Only the lines between the line with "imported = [obj" and the line with "return v / np.linalg.norm(v, axis=-1, keepdims=True)", together with those two lines themselves, are to be copied exactly.

> Data for this task:
----------

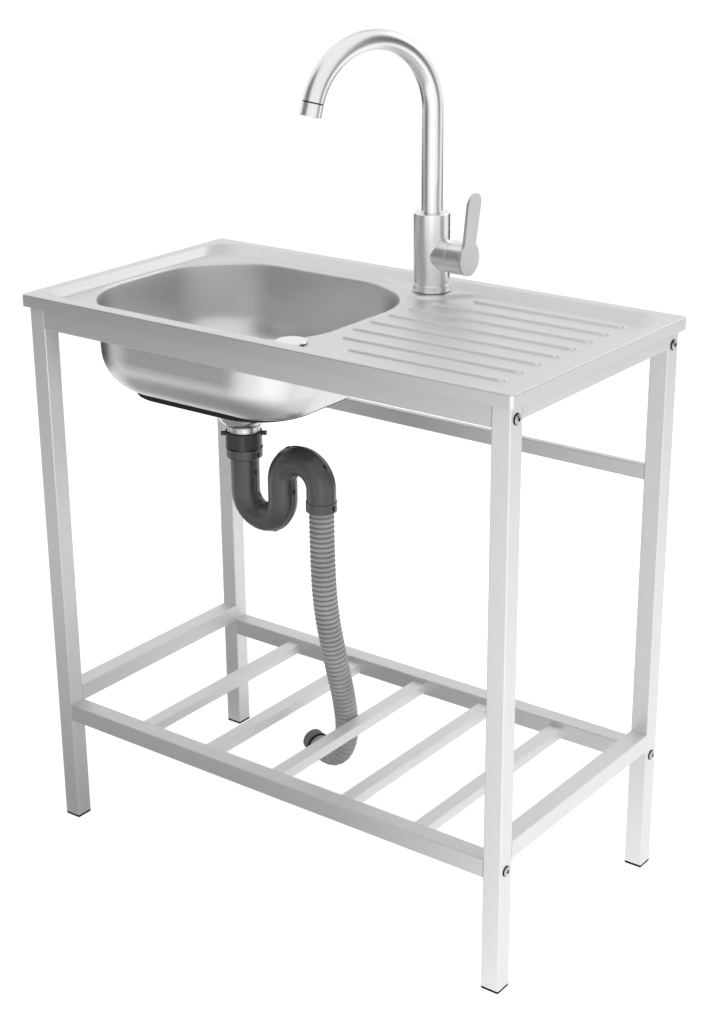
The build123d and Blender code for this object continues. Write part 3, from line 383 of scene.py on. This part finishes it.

----------

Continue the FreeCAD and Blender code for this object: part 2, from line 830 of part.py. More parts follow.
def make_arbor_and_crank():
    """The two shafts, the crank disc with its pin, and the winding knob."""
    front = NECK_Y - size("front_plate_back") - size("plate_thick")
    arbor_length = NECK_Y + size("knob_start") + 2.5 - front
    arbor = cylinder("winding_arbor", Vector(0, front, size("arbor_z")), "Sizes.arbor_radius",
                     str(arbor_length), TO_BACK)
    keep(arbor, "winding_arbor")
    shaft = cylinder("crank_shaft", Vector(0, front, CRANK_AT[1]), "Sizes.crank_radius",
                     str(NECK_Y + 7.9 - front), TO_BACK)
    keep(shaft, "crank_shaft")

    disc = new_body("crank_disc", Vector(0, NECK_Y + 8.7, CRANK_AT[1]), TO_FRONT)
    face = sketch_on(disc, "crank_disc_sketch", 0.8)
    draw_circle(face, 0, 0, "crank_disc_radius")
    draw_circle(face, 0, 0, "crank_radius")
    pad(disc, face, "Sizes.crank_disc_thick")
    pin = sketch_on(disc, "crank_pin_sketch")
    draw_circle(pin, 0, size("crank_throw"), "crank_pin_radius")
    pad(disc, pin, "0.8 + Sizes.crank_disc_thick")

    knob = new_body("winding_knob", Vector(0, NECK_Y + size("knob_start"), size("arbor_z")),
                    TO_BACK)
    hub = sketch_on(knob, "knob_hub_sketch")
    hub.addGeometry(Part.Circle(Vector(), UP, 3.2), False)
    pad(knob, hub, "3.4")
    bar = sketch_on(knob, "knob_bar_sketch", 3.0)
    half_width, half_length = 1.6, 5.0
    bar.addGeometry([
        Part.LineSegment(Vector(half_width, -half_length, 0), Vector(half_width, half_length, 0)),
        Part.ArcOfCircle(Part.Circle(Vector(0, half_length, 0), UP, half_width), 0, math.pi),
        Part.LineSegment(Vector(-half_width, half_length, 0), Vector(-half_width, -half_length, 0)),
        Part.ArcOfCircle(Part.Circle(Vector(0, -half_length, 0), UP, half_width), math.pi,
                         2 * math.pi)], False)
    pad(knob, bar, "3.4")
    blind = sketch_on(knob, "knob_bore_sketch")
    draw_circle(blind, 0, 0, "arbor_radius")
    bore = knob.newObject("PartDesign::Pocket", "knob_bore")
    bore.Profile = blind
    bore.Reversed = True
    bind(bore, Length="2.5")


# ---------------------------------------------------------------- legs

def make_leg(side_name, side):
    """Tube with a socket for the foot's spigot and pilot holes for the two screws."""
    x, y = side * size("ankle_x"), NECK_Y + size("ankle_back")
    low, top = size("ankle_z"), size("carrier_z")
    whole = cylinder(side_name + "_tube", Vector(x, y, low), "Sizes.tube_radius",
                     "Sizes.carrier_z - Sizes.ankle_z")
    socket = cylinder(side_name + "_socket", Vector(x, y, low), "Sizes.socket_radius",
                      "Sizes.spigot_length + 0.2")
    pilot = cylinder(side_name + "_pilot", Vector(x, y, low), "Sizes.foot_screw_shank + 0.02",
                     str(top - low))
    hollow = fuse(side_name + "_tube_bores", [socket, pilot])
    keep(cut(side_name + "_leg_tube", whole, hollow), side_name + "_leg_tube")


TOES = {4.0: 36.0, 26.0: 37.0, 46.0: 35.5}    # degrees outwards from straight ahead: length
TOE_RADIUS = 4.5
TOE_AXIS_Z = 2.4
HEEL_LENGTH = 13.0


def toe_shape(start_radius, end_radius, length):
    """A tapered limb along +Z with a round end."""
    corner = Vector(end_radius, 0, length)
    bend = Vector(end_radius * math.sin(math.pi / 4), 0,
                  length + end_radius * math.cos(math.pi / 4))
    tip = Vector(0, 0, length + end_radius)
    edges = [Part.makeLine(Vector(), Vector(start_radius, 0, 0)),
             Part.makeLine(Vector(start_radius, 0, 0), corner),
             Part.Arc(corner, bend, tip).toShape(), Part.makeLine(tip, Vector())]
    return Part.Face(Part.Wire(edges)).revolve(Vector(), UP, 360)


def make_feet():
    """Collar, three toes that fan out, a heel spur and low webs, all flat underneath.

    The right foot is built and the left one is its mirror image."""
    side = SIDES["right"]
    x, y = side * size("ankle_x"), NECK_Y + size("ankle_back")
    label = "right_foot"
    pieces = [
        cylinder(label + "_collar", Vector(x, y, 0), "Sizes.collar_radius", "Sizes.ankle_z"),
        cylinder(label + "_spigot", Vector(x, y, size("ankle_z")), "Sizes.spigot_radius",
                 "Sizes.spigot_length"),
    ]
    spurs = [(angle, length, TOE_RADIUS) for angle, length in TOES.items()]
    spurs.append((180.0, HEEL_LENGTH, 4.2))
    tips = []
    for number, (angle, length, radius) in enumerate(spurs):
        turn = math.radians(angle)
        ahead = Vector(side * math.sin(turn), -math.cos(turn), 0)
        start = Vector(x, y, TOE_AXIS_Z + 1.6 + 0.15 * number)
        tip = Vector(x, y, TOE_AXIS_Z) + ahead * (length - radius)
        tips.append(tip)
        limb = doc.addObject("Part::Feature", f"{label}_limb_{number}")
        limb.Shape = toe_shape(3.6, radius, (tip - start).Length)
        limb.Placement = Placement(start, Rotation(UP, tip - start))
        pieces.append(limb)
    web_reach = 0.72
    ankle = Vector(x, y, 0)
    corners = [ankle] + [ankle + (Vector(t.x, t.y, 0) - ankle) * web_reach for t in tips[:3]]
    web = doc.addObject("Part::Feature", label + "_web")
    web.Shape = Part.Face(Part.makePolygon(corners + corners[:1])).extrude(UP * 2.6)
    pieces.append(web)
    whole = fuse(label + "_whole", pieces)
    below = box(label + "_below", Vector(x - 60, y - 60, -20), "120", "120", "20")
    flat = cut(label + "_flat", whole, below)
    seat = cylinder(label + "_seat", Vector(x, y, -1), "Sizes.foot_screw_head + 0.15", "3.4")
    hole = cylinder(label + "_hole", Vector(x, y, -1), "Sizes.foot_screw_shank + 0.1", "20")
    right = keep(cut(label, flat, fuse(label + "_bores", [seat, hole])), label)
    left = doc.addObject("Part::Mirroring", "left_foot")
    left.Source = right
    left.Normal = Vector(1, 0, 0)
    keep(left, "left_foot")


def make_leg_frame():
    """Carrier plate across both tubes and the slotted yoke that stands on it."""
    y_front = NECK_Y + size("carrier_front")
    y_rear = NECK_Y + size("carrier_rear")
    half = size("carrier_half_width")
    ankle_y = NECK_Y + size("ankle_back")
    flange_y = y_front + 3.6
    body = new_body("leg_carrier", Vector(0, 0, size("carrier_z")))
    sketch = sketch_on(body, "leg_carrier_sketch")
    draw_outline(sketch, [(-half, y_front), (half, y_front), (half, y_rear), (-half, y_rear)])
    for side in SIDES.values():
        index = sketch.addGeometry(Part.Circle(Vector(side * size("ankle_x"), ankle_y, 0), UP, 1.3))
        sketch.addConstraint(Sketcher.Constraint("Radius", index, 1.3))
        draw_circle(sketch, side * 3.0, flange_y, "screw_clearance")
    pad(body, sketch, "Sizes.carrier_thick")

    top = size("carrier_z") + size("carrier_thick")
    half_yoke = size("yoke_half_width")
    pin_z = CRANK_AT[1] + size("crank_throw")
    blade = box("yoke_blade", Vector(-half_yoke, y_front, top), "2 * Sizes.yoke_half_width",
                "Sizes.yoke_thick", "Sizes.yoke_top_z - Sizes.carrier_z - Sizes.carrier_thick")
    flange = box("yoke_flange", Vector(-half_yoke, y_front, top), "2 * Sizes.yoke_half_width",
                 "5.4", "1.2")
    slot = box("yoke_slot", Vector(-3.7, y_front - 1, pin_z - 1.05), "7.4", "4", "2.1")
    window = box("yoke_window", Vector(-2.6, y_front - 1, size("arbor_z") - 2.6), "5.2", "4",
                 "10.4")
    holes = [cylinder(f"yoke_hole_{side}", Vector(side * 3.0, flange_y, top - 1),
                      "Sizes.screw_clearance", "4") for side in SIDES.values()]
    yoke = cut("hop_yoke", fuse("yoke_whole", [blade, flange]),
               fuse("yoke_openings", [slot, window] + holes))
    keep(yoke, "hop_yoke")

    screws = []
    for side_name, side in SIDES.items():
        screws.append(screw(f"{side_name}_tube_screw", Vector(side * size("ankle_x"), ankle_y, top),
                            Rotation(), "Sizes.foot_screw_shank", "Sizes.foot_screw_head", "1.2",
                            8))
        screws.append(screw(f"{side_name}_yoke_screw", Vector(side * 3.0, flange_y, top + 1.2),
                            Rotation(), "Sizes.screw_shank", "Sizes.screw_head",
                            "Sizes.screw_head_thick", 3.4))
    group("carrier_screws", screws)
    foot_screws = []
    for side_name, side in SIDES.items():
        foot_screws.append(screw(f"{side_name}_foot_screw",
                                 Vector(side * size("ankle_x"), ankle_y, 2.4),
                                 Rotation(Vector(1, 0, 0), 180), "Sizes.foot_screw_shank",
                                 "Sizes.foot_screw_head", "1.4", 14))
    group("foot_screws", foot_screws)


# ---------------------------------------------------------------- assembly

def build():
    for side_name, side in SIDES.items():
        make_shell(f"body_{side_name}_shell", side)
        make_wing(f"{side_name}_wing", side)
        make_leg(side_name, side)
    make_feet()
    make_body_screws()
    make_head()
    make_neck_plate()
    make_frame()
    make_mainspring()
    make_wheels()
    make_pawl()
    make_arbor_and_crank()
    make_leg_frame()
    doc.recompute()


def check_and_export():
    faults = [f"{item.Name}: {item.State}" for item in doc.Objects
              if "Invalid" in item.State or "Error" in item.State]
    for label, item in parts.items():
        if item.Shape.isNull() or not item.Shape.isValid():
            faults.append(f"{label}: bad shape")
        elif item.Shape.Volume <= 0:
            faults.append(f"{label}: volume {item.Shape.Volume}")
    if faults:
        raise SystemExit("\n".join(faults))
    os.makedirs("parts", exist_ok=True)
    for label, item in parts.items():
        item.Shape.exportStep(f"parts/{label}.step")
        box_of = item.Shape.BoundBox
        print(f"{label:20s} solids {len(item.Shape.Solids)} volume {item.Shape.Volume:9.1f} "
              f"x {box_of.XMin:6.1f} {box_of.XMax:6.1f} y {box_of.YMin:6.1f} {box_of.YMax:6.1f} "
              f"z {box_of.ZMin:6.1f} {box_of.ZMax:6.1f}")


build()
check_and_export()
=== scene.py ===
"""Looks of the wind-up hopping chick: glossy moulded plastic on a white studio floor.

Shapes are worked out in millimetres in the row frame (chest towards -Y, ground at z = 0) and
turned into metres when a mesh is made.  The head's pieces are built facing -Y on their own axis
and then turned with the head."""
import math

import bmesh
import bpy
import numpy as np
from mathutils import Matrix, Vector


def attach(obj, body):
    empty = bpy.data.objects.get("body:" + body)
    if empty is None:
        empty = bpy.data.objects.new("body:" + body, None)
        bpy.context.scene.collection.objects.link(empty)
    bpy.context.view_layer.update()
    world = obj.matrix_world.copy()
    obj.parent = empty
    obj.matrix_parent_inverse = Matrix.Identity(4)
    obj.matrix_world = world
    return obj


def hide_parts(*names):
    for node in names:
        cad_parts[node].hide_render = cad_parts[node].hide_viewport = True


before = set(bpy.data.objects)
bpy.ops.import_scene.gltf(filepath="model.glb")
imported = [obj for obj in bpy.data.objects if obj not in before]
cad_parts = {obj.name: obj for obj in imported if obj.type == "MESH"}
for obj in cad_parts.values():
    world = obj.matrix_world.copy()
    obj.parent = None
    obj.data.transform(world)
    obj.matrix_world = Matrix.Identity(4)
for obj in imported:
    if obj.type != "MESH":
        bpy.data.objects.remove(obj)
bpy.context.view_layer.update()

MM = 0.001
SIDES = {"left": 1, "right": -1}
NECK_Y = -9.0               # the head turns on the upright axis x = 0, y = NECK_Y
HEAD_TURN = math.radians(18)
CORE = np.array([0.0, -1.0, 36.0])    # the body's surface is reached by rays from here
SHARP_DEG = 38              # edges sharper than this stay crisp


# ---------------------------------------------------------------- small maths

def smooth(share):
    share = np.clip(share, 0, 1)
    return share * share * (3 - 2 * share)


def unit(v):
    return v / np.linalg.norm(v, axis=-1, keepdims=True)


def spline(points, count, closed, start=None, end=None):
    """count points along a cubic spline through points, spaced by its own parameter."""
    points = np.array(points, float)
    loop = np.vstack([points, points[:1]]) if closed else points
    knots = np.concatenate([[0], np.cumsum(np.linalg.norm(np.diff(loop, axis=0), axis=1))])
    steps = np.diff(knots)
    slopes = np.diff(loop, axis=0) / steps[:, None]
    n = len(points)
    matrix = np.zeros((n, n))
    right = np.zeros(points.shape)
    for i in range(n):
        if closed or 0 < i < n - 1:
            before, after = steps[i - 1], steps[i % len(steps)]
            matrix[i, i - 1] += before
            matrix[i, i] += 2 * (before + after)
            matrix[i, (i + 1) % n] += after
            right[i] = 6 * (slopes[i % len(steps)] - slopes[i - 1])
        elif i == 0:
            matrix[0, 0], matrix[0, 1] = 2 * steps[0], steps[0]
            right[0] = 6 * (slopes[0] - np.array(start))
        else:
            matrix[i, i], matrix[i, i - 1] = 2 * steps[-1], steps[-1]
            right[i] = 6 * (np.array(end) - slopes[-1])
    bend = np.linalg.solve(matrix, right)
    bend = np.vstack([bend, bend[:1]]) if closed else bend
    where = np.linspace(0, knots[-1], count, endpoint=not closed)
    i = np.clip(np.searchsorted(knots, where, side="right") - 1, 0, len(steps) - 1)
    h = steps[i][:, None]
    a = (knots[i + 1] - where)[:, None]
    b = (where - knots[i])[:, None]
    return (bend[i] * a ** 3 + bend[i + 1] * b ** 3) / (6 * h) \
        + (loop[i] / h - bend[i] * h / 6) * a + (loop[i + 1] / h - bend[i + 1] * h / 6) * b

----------

> Exercise result:
imported = [obj for obj in bpy.data.objects if obj not in before]
cad_parts = {obj.name: obj for obj in imported if obj.type == "MESH"}
for obj in cad_parts.values():
    world = obj.matrix_world.copy()
    obj.parent = None
    obj.data.transform(world)
    obj.matrix_world = Matrix.Identity(4)
for obj in imported:
    if obj.type != "MESH":
        bpy.data.objects.remove(obj)
bpy.context.view_layer.update()

MM = 0.001
SIDES = {"left": 1, "right": -1}
NECK_Y = -9.0               # the head turns on the upright axis x = 0, y = NECK_Y
HEAD_TURN = math.radians(18)
CORE = np.array([0.0, -1.0, 36.0])    # the body's surface is reached by rays from here
SHARP_DEG = 38              # edges sharper than this stay crisp


# ---------------------------------------------------------------- small maths

def smooth(share):
    share = np.clip(share, 0, 1)
    return share * share * (3 - 2 * share)


def unit(v):
    return v / np.linalg.norm(v, axis=-1, keepdims=True)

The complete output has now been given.